Ihling Brothers Everard Company
- Industry: Manufacturing
- Headquarters: Kalamazoo, Michigan, United States

= Ihling Brothers Everard Company =

Ihling Brothers Everard Company, based in Kalamazoo, Michigan, is one of the oldest Masonic and Fraternal Regalia manufacturers in the United States.

==History==
In April 1869, Otto Ihling, a 22-year-old journeyman bookbinder, moved from Milwaukee to Kalamazoo to open his new shop. While attending night school, he created handmade blank books for businesses, banks and counties. The first issue of "The Michigan Freemason" was bound by Otto Ihling and edited by Mr. W. J. Chaplin, a partner in the business. In 1871, Otto persuaded his brother Reinhold to join the partnership, and the three men were the publishers and proprietors of "The Michigan Freemason." In 1872, these blank books, records and ledgers became the original accounting system developed specifically for lodges. All had the approval of the Grand Master. In 1879 Herbert H. Everard, a printer by trade, joined the firm as a full partner. Herbert had been born and raised in Kalamazoo, attended Kalamazoo College, and had previously established the printing businesses Pease & Everard and H.H. Everard & Co.

Ihling Bros. supplied many institutions including the Michigan House of Representatives and the Michigan Senate with their stationery.

In the Chicago World's Columbian Exhibition of 1893, the patented Duplicate Whist Trays^{, } of Ihling Bros. & Everard won a top award.

===Family business===
At the turn of the Century, Reinhold's son, Carl Ihling, was active in adding and emphasizing the manufacture of Fraternal Regalia and Costumes in a separate department.

Another of Reinhold's sons, Paul Ihling, joined the firm after an education in design and architecture. His imaginative mind and inventive knack proved a great help in product creation and design. Many of his ideas are still popular in Masonic rituals and offices throughout the country.

In the spring of 1909, Otto's son, "O.R.," graduated from the University of Michigan Business School and joined the firm full-time.
Following the example of high ideals and ethics set by the founders, the company progressed through depressions and wars under the guidance of "O.R." He led the company for 56 years, until his death in 1964. A deep believer in fraternity, "O.R." helped to design the ritual regalia for many national college fraternities and honor organizations that is still in use today.

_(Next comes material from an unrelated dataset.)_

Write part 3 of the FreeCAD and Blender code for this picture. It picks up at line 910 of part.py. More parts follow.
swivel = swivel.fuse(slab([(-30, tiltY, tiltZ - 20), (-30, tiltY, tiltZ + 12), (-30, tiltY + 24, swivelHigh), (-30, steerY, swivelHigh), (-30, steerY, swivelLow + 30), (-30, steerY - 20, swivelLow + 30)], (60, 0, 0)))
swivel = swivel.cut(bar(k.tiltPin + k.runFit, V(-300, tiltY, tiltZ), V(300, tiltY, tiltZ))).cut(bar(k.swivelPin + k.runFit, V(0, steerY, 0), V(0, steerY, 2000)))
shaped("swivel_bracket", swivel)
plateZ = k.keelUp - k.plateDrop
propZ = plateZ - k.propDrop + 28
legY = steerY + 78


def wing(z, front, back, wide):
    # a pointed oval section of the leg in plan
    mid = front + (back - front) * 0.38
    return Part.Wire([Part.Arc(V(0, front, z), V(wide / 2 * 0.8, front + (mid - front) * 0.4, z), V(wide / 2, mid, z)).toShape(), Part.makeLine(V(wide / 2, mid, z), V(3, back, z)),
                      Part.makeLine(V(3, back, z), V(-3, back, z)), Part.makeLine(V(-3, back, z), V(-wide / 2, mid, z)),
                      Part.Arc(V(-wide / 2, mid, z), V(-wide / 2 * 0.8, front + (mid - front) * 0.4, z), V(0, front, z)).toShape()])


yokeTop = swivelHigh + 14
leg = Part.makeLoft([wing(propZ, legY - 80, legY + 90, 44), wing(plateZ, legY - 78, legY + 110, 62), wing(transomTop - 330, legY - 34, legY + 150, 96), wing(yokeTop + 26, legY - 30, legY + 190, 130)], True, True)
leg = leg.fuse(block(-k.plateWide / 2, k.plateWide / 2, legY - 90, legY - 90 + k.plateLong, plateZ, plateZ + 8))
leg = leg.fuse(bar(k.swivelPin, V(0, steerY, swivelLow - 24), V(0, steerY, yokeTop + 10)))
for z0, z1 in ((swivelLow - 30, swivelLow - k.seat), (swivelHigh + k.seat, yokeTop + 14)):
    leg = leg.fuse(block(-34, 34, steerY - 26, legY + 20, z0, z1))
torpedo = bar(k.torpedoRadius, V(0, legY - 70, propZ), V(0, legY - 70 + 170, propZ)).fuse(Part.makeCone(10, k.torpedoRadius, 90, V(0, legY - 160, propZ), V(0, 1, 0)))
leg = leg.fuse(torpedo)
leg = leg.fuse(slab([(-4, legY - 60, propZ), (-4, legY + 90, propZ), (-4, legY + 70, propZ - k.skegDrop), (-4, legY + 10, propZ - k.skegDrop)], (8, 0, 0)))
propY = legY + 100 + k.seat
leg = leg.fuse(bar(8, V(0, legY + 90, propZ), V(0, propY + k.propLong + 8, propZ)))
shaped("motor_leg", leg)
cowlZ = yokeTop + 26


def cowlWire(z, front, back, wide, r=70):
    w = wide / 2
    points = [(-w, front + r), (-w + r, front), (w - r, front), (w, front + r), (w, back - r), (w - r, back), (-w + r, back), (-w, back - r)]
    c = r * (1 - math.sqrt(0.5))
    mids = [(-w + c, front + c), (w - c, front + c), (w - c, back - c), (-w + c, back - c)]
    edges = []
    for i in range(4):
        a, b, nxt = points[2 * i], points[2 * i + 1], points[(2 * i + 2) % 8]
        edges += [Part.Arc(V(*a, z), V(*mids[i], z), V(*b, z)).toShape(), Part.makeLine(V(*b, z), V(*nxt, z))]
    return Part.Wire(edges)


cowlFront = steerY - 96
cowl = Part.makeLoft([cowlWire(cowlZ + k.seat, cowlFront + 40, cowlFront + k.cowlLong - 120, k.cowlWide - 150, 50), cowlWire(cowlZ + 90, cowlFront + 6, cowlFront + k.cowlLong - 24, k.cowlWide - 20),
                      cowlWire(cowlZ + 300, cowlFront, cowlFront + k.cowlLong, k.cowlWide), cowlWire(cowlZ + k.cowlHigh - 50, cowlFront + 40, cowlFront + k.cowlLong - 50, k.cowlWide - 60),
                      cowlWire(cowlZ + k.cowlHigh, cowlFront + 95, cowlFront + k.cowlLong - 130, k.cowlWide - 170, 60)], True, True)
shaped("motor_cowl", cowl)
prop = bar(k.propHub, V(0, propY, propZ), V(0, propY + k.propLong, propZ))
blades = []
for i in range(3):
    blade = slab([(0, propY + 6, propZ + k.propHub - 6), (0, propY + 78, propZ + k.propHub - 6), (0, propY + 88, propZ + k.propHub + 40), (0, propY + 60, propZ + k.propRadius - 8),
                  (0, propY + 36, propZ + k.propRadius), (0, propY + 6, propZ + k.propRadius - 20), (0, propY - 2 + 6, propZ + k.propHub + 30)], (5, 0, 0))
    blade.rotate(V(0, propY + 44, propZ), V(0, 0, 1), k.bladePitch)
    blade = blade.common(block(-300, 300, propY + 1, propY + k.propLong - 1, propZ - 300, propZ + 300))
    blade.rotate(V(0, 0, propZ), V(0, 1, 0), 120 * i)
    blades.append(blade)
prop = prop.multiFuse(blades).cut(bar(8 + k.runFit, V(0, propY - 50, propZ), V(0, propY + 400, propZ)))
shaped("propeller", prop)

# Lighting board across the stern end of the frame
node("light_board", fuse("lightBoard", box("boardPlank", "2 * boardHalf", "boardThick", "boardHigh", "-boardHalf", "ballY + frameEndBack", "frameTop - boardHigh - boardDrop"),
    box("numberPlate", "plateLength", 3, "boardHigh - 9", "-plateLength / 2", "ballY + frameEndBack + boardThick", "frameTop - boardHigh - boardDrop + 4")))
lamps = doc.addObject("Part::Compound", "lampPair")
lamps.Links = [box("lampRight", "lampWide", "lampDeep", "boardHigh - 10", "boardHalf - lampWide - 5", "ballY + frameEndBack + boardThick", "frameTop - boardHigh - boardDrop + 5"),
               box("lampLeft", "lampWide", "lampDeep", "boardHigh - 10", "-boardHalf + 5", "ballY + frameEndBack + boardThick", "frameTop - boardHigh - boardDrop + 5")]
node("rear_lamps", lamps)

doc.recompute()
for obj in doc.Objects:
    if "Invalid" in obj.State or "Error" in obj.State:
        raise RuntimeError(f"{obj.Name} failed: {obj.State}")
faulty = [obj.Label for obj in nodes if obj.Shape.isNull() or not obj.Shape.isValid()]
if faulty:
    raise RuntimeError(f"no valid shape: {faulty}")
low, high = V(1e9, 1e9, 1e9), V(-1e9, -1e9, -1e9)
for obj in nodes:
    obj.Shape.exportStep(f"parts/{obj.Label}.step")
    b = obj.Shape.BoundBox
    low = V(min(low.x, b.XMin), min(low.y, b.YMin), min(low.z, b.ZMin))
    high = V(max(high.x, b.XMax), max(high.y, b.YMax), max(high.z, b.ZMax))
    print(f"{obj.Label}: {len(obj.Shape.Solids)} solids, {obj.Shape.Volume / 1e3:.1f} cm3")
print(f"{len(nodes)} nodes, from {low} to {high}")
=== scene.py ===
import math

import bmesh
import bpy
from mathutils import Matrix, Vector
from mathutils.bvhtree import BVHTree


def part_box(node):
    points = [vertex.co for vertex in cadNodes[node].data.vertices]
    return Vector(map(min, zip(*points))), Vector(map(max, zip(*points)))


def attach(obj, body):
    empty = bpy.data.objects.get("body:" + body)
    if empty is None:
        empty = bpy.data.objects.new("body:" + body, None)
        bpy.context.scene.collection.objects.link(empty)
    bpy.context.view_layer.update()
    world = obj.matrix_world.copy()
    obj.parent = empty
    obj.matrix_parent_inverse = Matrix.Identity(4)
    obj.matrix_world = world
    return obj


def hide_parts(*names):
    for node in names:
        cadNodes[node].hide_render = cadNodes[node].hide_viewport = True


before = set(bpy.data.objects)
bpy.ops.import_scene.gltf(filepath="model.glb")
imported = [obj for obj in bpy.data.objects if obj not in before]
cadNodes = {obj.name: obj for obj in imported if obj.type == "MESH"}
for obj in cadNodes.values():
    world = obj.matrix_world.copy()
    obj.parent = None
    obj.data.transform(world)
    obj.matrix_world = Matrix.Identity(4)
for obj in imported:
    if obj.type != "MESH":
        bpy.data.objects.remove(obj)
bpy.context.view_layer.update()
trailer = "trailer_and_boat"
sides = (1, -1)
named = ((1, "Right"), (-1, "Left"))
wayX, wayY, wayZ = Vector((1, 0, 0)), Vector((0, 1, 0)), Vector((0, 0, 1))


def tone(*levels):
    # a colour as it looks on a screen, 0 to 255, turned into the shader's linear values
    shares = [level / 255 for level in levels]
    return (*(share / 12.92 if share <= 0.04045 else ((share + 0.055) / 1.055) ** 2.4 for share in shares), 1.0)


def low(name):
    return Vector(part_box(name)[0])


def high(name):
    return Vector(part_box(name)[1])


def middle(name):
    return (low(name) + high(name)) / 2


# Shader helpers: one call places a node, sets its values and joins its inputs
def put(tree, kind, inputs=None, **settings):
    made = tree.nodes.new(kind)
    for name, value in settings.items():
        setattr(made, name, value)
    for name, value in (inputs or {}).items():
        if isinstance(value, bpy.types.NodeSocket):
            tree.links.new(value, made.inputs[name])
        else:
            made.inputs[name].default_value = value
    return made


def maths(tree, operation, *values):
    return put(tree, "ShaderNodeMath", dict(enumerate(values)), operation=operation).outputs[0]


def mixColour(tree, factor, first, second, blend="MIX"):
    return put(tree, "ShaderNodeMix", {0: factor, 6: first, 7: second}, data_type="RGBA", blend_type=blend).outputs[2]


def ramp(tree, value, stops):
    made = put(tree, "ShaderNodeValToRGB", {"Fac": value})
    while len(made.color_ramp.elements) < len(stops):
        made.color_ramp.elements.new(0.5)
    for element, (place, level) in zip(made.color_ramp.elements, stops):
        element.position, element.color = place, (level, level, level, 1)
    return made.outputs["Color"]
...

The third generation of the Ihling family was represented by "O.R.'s" son, Edward Ihling. In 1956, carrying his Grandfather's sword, he was installed as Eminent Commander of Peninsular Commandery, the youngest in their hundred-year history. Edward was elected company president in 1962, and remained with the company until his retirement in 2007.

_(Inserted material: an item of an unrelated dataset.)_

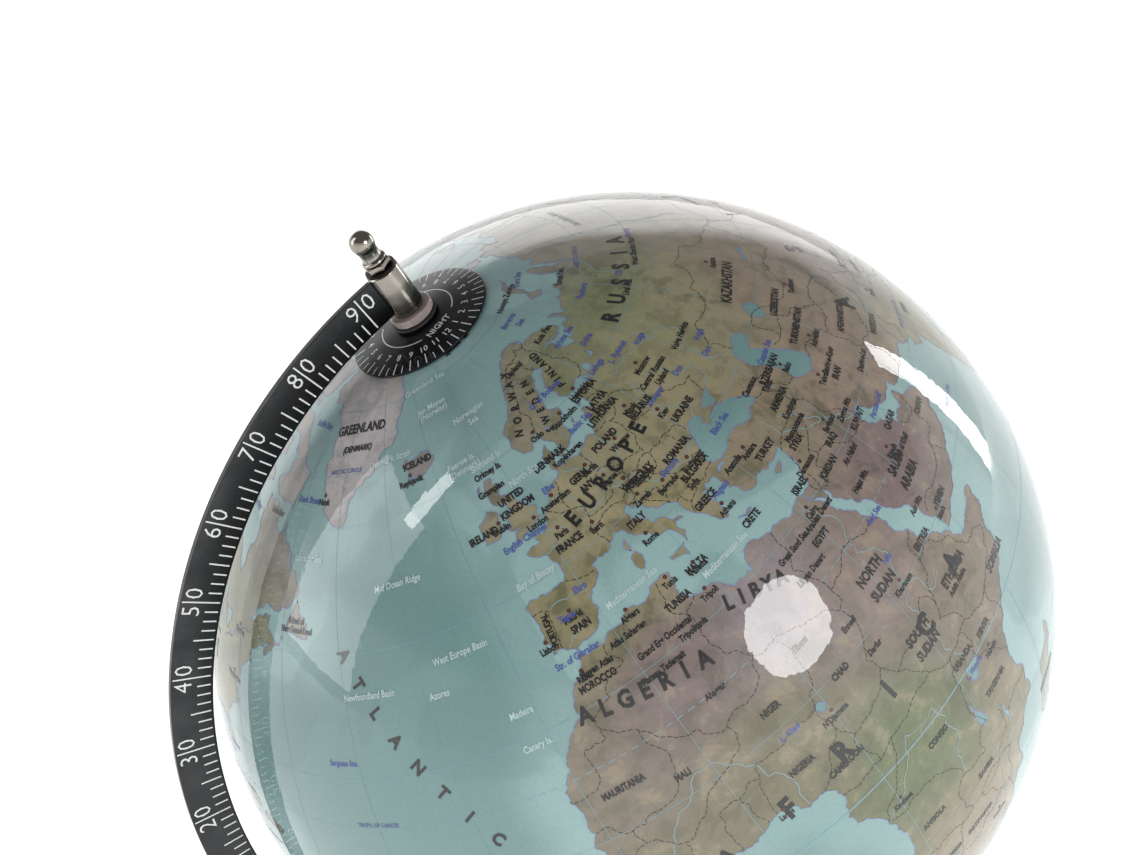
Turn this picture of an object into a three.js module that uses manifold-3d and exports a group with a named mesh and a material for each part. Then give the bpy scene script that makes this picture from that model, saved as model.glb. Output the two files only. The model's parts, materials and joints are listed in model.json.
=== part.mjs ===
// Desktop globe on a stand: a ball turning on a tilted axis, held by a flat half meridian
// that is bolted to a turned stem on a weighted round foot.
// Millimetres, +Z up. The origin is the centre of the felt's underside, on the table.
// The meridian lies in the XZ plane, and the north pole leans towards -X.
import * as THREE from 'three';
import { mergeVertices } from 'three/addons/utils/BufferGeometryUtils.js';
import Module from 'manifold-3d';

const wasm = await Module();
wasm.setup();

// ---- Driving dimensions --------------------------------------------------

const BALL_RADIUS = 150;
const BALL_WALL = 2;
const AXIS_TILT = 23.5; // degrees between the axis and the vertical
const BALL_SEGMENTS = 36; // flats round the ball
const BALL_STEPS = 9; // flats from the equator to a pole
const LARGE_SEGMENTS = 40; // flats round the foot and the dial
const SMALL_SEGMENTS = 24; // flats round the turned small pieces

const RING_GAP = 7.4; // radial space between the ball and the meridian
const RING_WIDTH = 14.6;
const RING_THICKNESS = 2.5;
const RING_SEGMENTS = 24; // half the number of flats along each arc

const PIN_RADIUS = 2.5; // M5 thread
const BORE_CLEARANCE = 0.15; // radial, around a pin or bolt that only passes through
const RUNNING_CLEARANCE = 0.08; // radial, where a bush turns on a pin
const SEAT_GAP = 0.1; // left between stacked pieces of the turned groups
const SLIDE_GAP = 0.3; // left where one piece moves past another

const DIAL_RADIUS = 24.4;
const DIAL_THICKNESS = 0.8;
const RUBBER_WASHER_RADIUS = 8;
const RUBBER_WASHER_THICKNESS = 1.2;
const CLEAR_WASHER_RADIUS = 7.4;
const CLEAR_WASHER_THICKNESS = 3;
const BARREL_RADIUS = 5.6;
const BARREL_OVERHANG = 1; // how far the barrel stands beyond the meridian's outer edge
const LOCK_WASHER_RADIUS = 5.3;
const LOCK_WASHER_THICKNESS = 0.7;
const HEX_NUT_FLATS = 8;
const HEX_NUT_HEIGHT = 2.3;
const FINIAL_BEAD_RADIUS = 4.2;
const FINIAL_BEAD_HEIGHT = 1.8;
const FINIAL_NECK_RADIUS = 3.3;
const FINIAL_NECK_LENGTH = 0.6;
const FINIAL_BALL_RADIUS = 4.05;
const FINIAL_SHOULDER = 35; // degrees below the ball's equator where the egg's taper starts
const FINIAL_CROWN = 75; // degrees above the ball's equator where its flat tip starts
const FINIAL_LENGTH = 12.2;
const FINIAL_BORE_SHARE = 0.62; // depth of the blind bore as a share of the length
const TURNED_CHAMFER = 0.4; // on barrels, pins and hexagons
const ROUNDED_EDGE = 0.6; // on the clear washer and the stem bolt
const END_CLEARANCE = 0.5; // left at the blind end of a bored hole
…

Edward's youngest son, Tom Ihling served as the final president of Ihling Bros. from 1991–1995, representing the fourth generation of the family business.

===Fraternity and community===
Otto Ihling was a large part of fraternal and community affairs, as an active lifelong member of all the Masonic Bodies. Kalamazoo elected him Mayor three times, 1887-1889. Otto served the community and his business at his big roll top desk for sixty-seven years and worked right up until his death in 1936.

Herbert Everard was also an active member of the Kalamazoo Community, serving as school board president for many years. He was instrumental in bringing kindergarten and manual training into the schools of Kalamazoo, among other progressive methods.

==Locations==
In 1869, the original building of "The Michigan Freemason" stood at the southeast corner of Michigan (then Main St.) at Portage, where the Olde Peninsula Brewpub now stands.
By purchasing an adjoining building in 1911, the physical plant was doubled in size to handle the growing business. This expanded to the corner of Michigan at Edwards St.
The final relocation as Ihling Bros. Everard Co. was to 2022 Fulford St., at Alcott St. where they continued the supply of Masonic goods as well as chapter needs for college fraternal organizations.
Once the business was acquired by Kalamazoo Sportswear in 1995, they were moved back downtown to Michigan Ave., at Stadium Dr., where they still reside today.

==Kalamazoo Regalia==
In 1995, Ihling Bros. Everard Company was purchased by James Bellinger and renamed Kalamazoo Regalia. Bellinger was a former employee of Ihling Bros. and fraternal brother of Edward Ihling, as well as owner of the screen printing company, Kalamazoo Sportswear. Edward remained active in the company until his retirement in 2007, and still provides consultation whenever needed.

In 2011, Bellinger officially merged Kalamazoo Regalia with Kalamazoo Sportswear to become Kalamazoo Sportswear and Regalia.
Several Ihling Bros. employees have remained with the merged company, as well as the original equipment and methods. The traditional embroidered costumes and patterns from the original catalogs are still being used today, alongside newer computerized creations and screen printed designs.